Dan Marney

Personal information
- Full name: Daniel Marney
- Date of birth: 2 October 1981 (age 43)
- Place of birth: Sidcup, England
- Height: 5 ft 9 in (1.75 m)
- Position(s): Forward

Youth career
- 199?–2001: Brighton & Hove Albion

Senior career*
- Years: Team / Apps / (Gls)
- 2001–2004: Brighton & Hove Albion / 15 / (0)
- 2002–2003: → Southend United (loan) / 17 / (0)
- 2003–2004: → Crawley Town (loan) / 10 / (5)
- 2004–2005: Crawley Town / 26 / (5)
- 2005–2006: Eastbourne Borough / 35 / (3)
- 2006: → Worthing (loan) / ? / (?)
- 2006: Bognor Regis Town / ? / (?)

= Dan Marney =

English footballer

Daniel Marney (born 2 October 1981) is a professional footballer who played as a forward in the Football League for Brighton & Hove Albion and Southend United on loan.

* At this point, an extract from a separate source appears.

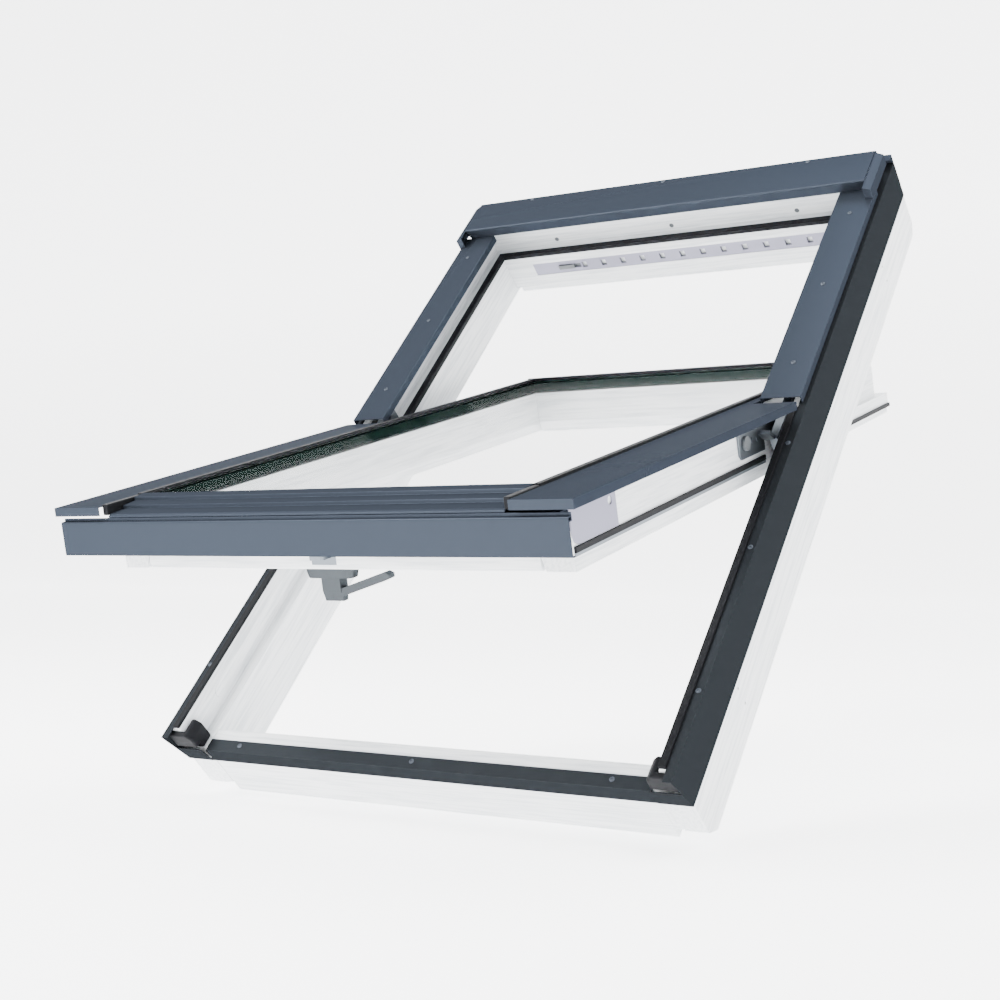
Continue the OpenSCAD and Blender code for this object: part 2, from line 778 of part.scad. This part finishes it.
// Bright strips that carry the side seals
module seal_lips() {
    color(steel_grey) sash_pose() for (side = [left, right]) on_side(side)
        block([sash_x, sash_bottom_y, -78], [sash_x + plate_t, pivot_y - 26, -74]);
}

// ---------------------------------------------------------------- hinge, sash half

// A flat arm on the sash side, with the curved tongue that runs in the frame's track
module hinge_arm(side) {
    top_z = -22;
    color(steel_grey) sash_pose() on_side(side) {
        along_x(sash_x, sash_x + arm_t) {
            polygon([[arm_low_y + 6, -60], [pivot_y - 26, -60], [pivot_y - 26, top_z],
                [arm_low_y, top_z], [arm_low_y, -54]]);
            intersection() {
                translate([pivot_y, pivot_z]) circle(r = arm_r - 1.5);
                polygon([[pivot_y - 50, -60], [pivot_y + 48, -60], [pivot_y + 48, top_z],
                    [pivot_y - 50, top_z]]);
            }
        }
        along_x(sash_x + arm_t / 2, recess_x - track_depth + groove_depth - 0.5)
            translate([pivot_y, pivot_z]) difference() {
                circle(r = arm_r);
                circle(r = arm_r - tongue_w);
                // What is left is the arc below the pivot
                polygon([[0, 0], [-2 * arm_r * sin(tongue_half), -2 * arm_r * cos(tongue_half)],
                    [-2 * arm_r, 2 * arm_r], [2 * arm_r, 2 * arm_r],
                    [2 * arm_r * sin(tongue_half), -2 * arm_r * cos(tongue_half)]]);
            }
    }
}

disc_y = pivot_y - 90;
disc_z = -40;

module friction_discs() {
    color(handle_grey) sash_pose() for (side = [left, right]) on_side(side)
        rod_x(sash_x + arm_t, sash_x + arm_t + 4, disc_y, disc_z, 10);
}

module sash_screws() {
    color(steel_grey) sash_pose() for (side = [left, right]) on_side(side) {
        for (y = [pivot_y - 66, pivot_y - 50])
            rod_x(sash_x + arm_t, sash_x + arm_t + 1, y, disc_z, 4);
        for (y = [sash_bottom_y + 20, sash_bottom_y + 60])
            rod_x(sash_x + plate_t, sash_x + plate_t + 1, y, -20, 3.5);
    }
}

// ---------------------------------------------------------------- handle and lock

case_wall = 1.5;
case_z0 = bolt_z - bolt_t / 2 - 9;
case_z1 = bolt_z + bolt_t / 2 + 2 * case_wall;
case_l = 28;
disc_t = 2.4;
crank_z = bolt_z - bolt_t / 2 - 1.5;
bolt_tail = 15;

module lock_case_body() {
    block([handle_x - case_w / 2, sash_bottom_y, case_z0],
        [handle_x + case_w / 2, sash_bottom_y + case_l, case_z1]);
}

module lock_case() {
    inner = case_w / 2 - case_wall;
    color(steel_grey) sash_pose() difference() {
        lock_case_body();
        block([handle_x - inner, sash_bottom_y + case_wall, case_z0 + case_wall],
            [handle_x + inner, sash_bottom_y + case_l - case_wall, case_z1 - case_wall]);
        block([handle_x - bolt_w / 2 - slide_clear, sash_bottom_y - 1,
                bolt_z - bolt_t / 2 - slide_clear],
            [handle_x + bolt_w / 2 + slide_clear, sash_bottom_y + 2 * case_wall,
                bolt_z + bolt_t / 2 + slide_clear]);
        translate([handle_x, handle_y, case_z0 - 1])
            cylinder(h = 2 * case_wall + 1, r = spindle_r + running_clear);
    }
}

module handle_base() {
    color(handle_grey) sash_pose() difference() {
        hull() {
            for (x = [-1, 1]) {
                translate([handle_x + x * (base_l - base_w) / 2, handle_y, sash_z - 4])
                    cylinder(h = 4, r = base_w / 2);
                translate([handle_x + x * (base_l - base_w) / 2, handle_y, sash_z - base_h])
                    cylinder(h = 4, r = base_w / 2 - 2);
            }
        }
        translate([handle_x, handle_y, sash_z - base_h - 1])
            cylinder(h = base_h + 2, r = spindle_r + running_clear);
    }
}

// Tapered hub and slanting lever, shown turned to the locked side
module handle_lever() {
    z0 = sash_z - base_h - slide_clear;
    half = hub_l / 2;
    color(handle_grey) sash_pose() translate([handle_x, handle_y, z0]) difference() {
        union() {
            along_x(-half, half) polygon([[-7, 0], [-7, -16], [-3, -hub_h], [5, -hub_h],
                [8, -16], [8, 0]]);
            along_y(-lever_w / 2, lever_w / 2) polygon([[0, -17], [lever_reach - 6, 8],
                [lever_reach, 5], [lever_reach, 0], [lever_reach - 8, -3], [0, -hub_h + 2]]);
        }
        translate([0, 0, -14]) cylinder(h = 15, r = spindle_r + running_clear);
    }
}

// Square-drive spindle with the crank that moves the bolt
module handle_spindle() {
    low_z = sash_z - base_h - slide_clear - 14;
    color(steel_grey) sash_pose() translate([handle_x, handle_y, 0]) {
        translate([0, 0, low_z]) cylinder(h = crank_z - low_z - 1, r = spindle_r);
        translate([0, 0, crank_z - disc_t]) cylinder(h = disc_t, r = crank_r + crank_pin_r + 0.5);
        rotate([0, 0, -45]) translate([crank_r, 0, crank_z - 1])
            cylinder(h = bolt_t + 1.5, r = crank_pin_r);
    }
}

module latch_bolt() {
    slot_y = handle_y - bolt_throw / 2;
    color(steel_grey) sash_pose() translate([handle_x, 0, bolt_z - bolt_t / 2])
        linear_extrude(bolt_t) difference() {
            polygon([
                [-bolt_w / 2, bolt_tip_y + 3], [3 - bolt_w / 2, bolt_tip_y],
                [bolt_w / 2 - 3, bolt_tip_y], [bolt_w / 2, bolt_tip_y + 3],
                [bolt_w / 2, slot_y - pin_slot / 2 - 3.2], [bolt_tail, slot_y - pin_slot / 2 - 3.2],
                [bolt_tail, slot_y + pin_slot / 2 + 3], [-bolt_w / 2, slot_y + pin_slot / 2 + 3]]);
            translate([crank_r / 2 - 2, slot_y - pin_slot / 2]) square([crank_r + 2, pin_slot]);
        }
}

// ---------------------------------------------------------------- all the pieces

frame_head();
frame_sill();
frame_jamb(left);  // frame_jamb_left
frame_jamb(right);  // frame_jamb_right
frame_seal();
flashing_seals();
side_flashing(left);  // side_flashing_left
side_flashing(right);  // side_flashing_right
head_flashing();
sill_cover();
corner_cap(left);  // corner_cap_left
corner_cap(right);  // corner_cap_right
upper_cover(left);  // upper_cover_left
upper_cover(right);  // upper_cover_right
cover_clips();
hood();
hood_end(left);  // hood_end_left
hood_end(right);  // hood_end_right
hood_brackets();
cladding_screws();
jamb_plugs();
head_plugs();
track_plate(left);  // track_plate_left
track_plate(right);  // track_plate_right
strike_plate();
vent_grille();
vent_slider();
sash_stile(left);  // sash_stile_left
sash_stile(right);  // sash_stile_right
sash_top_rail();
sash_bottom_rail();
outer_pane();
inner_pane();
spacer_bar();
setting_blocks();
glazing_gasket();
sash_top_cover();
upper_trim(left);  // upper_trim_left
upper_trim(right);  // upper_trim_right
sash_top_gasket();
drain_profile();
drain_end_blocks();
front_carrier();
sash_front_cover();
sash_side_cover(left);  // sash_side_cover_left
sash_side_cover(right);  // sash_side_cover_right
side_plate(left);  // side_plate_left
side_plate(right);  // side_plate_right
sash_side_seals();
seal_lips();
hinge_arm(left);  // hinge_arm_left
hinge_arm(right);  // hinge_arm_right
friction_discs();
sash_screws();
lock_case();
handle_base();
handle_lever();
handle_spindle();
latch_bolt();
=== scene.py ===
import json
import math

import bmesh
import bpy
import numpy as np
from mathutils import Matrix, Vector


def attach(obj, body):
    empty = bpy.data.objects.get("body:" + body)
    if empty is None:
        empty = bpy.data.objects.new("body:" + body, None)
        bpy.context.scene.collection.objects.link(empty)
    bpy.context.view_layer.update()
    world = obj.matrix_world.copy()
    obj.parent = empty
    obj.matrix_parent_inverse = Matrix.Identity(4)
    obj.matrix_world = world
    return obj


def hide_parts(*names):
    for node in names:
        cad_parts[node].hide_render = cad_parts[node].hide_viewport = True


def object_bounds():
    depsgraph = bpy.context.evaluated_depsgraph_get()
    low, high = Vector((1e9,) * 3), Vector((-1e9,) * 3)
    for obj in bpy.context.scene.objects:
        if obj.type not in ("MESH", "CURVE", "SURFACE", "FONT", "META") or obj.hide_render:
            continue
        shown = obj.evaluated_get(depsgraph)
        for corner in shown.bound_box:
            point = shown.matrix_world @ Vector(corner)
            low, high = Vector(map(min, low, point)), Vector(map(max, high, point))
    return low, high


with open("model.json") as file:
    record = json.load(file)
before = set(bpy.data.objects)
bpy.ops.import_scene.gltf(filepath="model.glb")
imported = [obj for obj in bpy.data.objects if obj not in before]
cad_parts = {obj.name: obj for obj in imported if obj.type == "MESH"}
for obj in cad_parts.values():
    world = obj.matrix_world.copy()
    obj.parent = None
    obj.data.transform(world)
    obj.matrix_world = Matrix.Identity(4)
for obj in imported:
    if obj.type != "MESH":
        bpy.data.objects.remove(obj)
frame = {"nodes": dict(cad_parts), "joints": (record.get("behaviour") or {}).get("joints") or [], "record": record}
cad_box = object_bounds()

# ------------------------------------------------------------------ the room it is shown in
# A plain white floor that turns up behind into a plain wall, lit from behind as a light table
# is, under large soft lamps. The window stands on the lower corner of its frame, at roof slope.


def colour(code):
    """An sRGB hex code as linear red, green, blue and alpha."""
    srgb = np.array([int(code[i : i + 2], 16) for i in (1, 3, 5)]) / 255
    linear = np.where(srgb <= 0.04045, srgb / 12.92, ((srgb + 0.055) / 1.055) ** 2.4)
    return (*linear.tolist(), 1.0)


def add(tree, kind, links=(), **settings):
    """A new node with its properties and inputs set, and its inputs linked to other sockets."""
    node = tree.nodes.new(kind)
    for key, value in settings.items():
        if hasattr(node, key):
            setattr(node, key, value)
        else:
            node.inputs[key.replace("_", " ")].default_value = value
    for key, socket in dict(links).items():
        tree.links.new(socket, node.inputs[key])
    return node


def finish(name, base, roughness, **settings):
    """A material with a plain Principled surface. Returns the material, its tree and surface."""
    made = bpy.data.materials.new(name)
    made.use_nodes = True
    tree = made.node_tree
    tree.nodes.clear()
    surface = add(tree, "ShaderNodeBsdfPrincipled", Base_Color=colour(base), Roughness=roughness)
    for key, value in settings.items():
        surface.inputs[key.replace("_", " ")].default_value = value
    add(tree, "ShaderNodeOutputMaterial", {"Surface": surface.outputs["BSDF"]})
    return made, tree, surface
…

He dropped into non-League football with Crawley Town on loan in 2003, before joining them on a permanent basis in 2004. He went on to join Eastbourne Borough, Worthing on loan and Bognor Regis Town.

==Career==
Marney started his career as a youth player at Brighton & Hove Albion, making his debut on 10 August 2001 in the First Division against Burnley in the 3–1 away win replacing Bobby Zamora, in 86th minute. He joined Southend United on loan in December 2002, making his debut in the 3–1 away defeat to Torquay United in the Third Division, replacing Tony Scully in the 76th minute. He went on to make 17 appearances for Southend in the Third Division, before joining Crawley Town on loan the following season, 2003–04 on loan. Marney signed on a permanent basis for Crawley Town in April 2004.

He signed for Eastbourne Borough in the summer of 2005, before joining Worthing on loan in January 2006. Having made 35 appearances for the team, Eastbourne released Marney at the end of the 2006 season. Marney then joined Bognor Regis Town, before being released in November 2006.